S'intéressant lui aussi à cette "France djihadiste", le journal Libération compilait à la mi-mars les villes d'origine d'une cinquantaine de Français morts en Syrie et en Irak (lire l'article). On y retrouvait les villes mentionnées ci-dessus, mais aussi Hautmont dans le Nord, Hérouville-Saint-Clair en Normandie, Vannes en Bretagne, Mourenx dans les Pyrénées ou encore Port-sur-Saône en Franche-Comté... Reste que ces données sont elles aussi très partielles, Libération étant parvenu à compiler, avec des étudiants de Sciences-Po, des informations sur "seulement" 68 des 168 Français morts en Syrie et en Irak depuis trois ans. Et compter les morts ne donne évidemment pas de vision d'ensemble sur ce que sont devenus les vivants qui, depuis des années, ont décidé de rejoindre Alep, Kobané, Homs, Tikrit, Mossoul, Haditha ou encore Raqqa pour ne citer qu'elles.

La carte présentée par Libération le 21 mars 2016 et basée sur 56 Français morts en Syrie ou en Irak. © Capture Libération

Où sont les chiffres des "Molenbeek français" ?

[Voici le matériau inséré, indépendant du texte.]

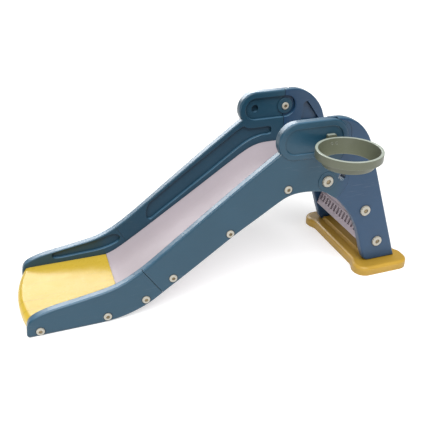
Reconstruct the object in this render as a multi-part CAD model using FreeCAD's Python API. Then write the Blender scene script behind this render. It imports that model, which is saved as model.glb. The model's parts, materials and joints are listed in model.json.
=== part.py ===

Et pourtant, des chiffres plus exhaustifs existent. L'Unité de coordination de la lutte antiterroriste (UCLAT) ou encore le Centre national d'assistance et de prévention de la radicalisation (CNAPR), dépendants du ministère de l'Intérieur, recueillent depuis des années des données sur la radicalisation ou sur le nombre de départs en Syrie par zones géographiques. Ces statistiques ont déjà été compilées par le passé (comme ici ou encore ). Mais contactée pour vérifier la fiabilité des déclarations qui se multiplient sur les "Molenbeek français", la Place Bauveau a pourtant décidé de ne "pas donner suite" à nos questions sur ces données, "les éléments demandés étant confidentiels et de nature à le rester". Il faudra donc attendre pour savoir comment le ministre de la Ville, Patrick Kanner, a évalué à "une centaine" le nombre de quartiers français similaires à la cité belge où s'est formée l'équipe de Salah Abdeslam et Abdelhamid Abaaoud.